Exercise: Set down exactly the lines from the one with "-170, 30), BLACK);" to the one with "bpy.data.objects.remove(obj)", both included, and no line outside that range.

Data:
## START

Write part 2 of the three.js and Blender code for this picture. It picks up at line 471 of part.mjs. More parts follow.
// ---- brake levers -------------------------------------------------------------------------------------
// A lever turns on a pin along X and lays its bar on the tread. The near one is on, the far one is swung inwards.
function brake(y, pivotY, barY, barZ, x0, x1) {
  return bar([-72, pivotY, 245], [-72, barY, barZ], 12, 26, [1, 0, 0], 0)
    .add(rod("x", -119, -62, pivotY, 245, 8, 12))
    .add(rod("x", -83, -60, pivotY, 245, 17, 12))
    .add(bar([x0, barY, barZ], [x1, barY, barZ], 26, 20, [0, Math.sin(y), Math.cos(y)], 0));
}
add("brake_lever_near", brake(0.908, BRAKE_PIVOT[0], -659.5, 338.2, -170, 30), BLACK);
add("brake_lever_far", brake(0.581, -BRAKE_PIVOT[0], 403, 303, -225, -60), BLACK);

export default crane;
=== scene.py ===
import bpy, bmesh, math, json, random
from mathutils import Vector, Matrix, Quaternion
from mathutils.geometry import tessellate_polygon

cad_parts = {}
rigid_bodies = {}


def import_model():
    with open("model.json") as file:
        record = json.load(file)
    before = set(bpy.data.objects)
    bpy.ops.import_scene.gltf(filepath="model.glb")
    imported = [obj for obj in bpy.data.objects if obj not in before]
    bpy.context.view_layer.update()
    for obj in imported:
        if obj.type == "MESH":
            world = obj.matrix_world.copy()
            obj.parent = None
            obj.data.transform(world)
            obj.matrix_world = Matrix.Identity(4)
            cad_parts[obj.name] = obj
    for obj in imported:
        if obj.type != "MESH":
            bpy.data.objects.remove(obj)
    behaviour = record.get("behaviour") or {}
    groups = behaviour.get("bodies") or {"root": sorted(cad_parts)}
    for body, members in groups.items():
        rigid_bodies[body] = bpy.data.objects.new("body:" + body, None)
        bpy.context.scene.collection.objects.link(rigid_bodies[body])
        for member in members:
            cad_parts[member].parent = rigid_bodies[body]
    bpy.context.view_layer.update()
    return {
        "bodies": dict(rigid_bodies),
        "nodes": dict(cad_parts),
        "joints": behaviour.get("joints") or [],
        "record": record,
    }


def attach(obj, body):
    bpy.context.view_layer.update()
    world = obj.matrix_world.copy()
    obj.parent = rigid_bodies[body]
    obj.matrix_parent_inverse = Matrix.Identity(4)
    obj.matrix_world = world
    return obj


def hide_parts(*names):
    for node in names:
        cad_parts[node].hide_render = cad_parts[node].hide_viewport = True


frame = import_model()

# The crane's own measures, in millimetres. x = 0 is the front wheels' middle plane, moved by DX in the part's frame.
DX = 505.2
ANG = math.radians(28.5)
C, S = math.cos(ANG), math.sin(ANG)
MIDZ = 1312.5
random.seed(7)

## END
## START

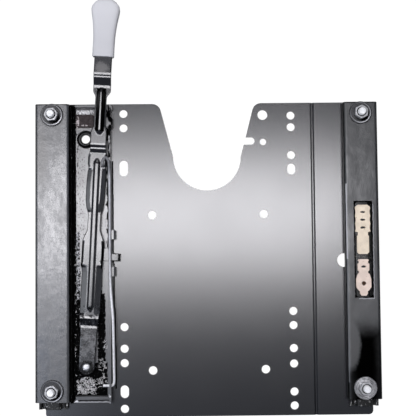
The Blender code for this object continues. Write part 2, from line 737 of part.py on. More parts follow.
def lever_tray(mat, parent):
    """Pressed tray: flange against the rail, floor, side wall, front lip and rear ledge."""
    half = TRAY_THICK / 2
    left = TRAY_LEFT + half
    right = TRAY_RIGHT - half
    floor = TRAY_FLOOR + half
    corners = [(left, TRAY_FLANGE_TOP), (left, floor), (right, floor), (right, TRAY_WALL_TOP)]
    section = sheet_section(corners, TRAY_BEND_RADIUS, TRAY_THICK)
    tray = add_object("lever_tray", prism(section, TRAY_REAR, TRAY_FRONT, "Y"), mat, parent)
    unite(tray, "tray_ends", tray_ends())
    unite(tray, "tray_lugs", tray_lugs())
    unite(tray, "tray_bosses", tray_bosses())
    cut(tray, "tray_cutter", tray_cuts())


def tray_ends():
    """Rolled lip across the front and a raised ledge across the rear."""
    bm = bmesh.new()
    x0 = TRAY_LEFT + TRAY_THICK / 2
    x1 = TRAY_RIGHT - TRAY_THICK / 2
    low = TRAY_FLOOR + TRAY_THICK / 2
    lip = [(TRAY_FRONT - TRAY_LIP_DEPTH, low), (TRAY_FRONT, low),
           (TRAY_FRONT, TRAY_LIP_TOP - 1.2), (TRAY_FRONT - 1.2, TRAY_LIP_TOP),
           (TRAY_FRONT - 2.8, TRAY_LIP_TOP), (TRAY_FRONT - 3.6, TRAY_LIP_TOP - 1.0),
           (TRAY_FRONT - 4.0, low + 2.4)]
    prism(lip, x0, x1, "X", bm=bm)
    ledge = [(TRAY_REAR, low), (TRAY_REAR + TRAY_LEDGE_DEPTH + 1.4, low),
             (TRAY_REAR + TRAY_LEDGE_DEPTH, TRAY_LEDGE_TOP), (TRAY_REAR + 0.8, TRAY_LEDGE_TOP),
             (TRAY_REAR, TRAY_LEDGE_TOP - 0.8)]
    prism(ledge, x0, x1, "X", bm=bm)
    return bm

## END

Exercise result:
add("brake_lever_near", brake(0.908, BRAKE_PIVOT[0], -659.5, 338.2, -170, 30), BLACK);
add("brake_lever_far", brake(0.581, -BRAKE_PIVOT[0], 403, 303, -225, -60), BLACK);

export default crane;
=== scene.py ===
import bpy, bmesh, math, json, random
from mathutils import Vector, Matrix, Quaternion
from mathutils.geometry import tessellate_polygon

cad_parts = {}
rigid_bodies = {}


def import_model():
    with open("model.json") as file:
        record = json.load(file)
    before = set(bpy.data.objects)
    bpy.ops.import_scene.gltf(filepath="model.glb")
    imported = [obj for obj in bpy.data.objects if obj not in before]
    bpy.context.view_layer.update()
    for obj in imported:
        if obj.type == "MESH":
            world = obj.matrix_world.copy()
            obj.parent = None
            obj.data.transform(world)
            obj.matrix_world = Matrix.Identity(4)
            cad_parts[obj.name] = obj
    for obj in imported:
        if obj.type != "MESH":
            bpy.data.objects.remove(obj)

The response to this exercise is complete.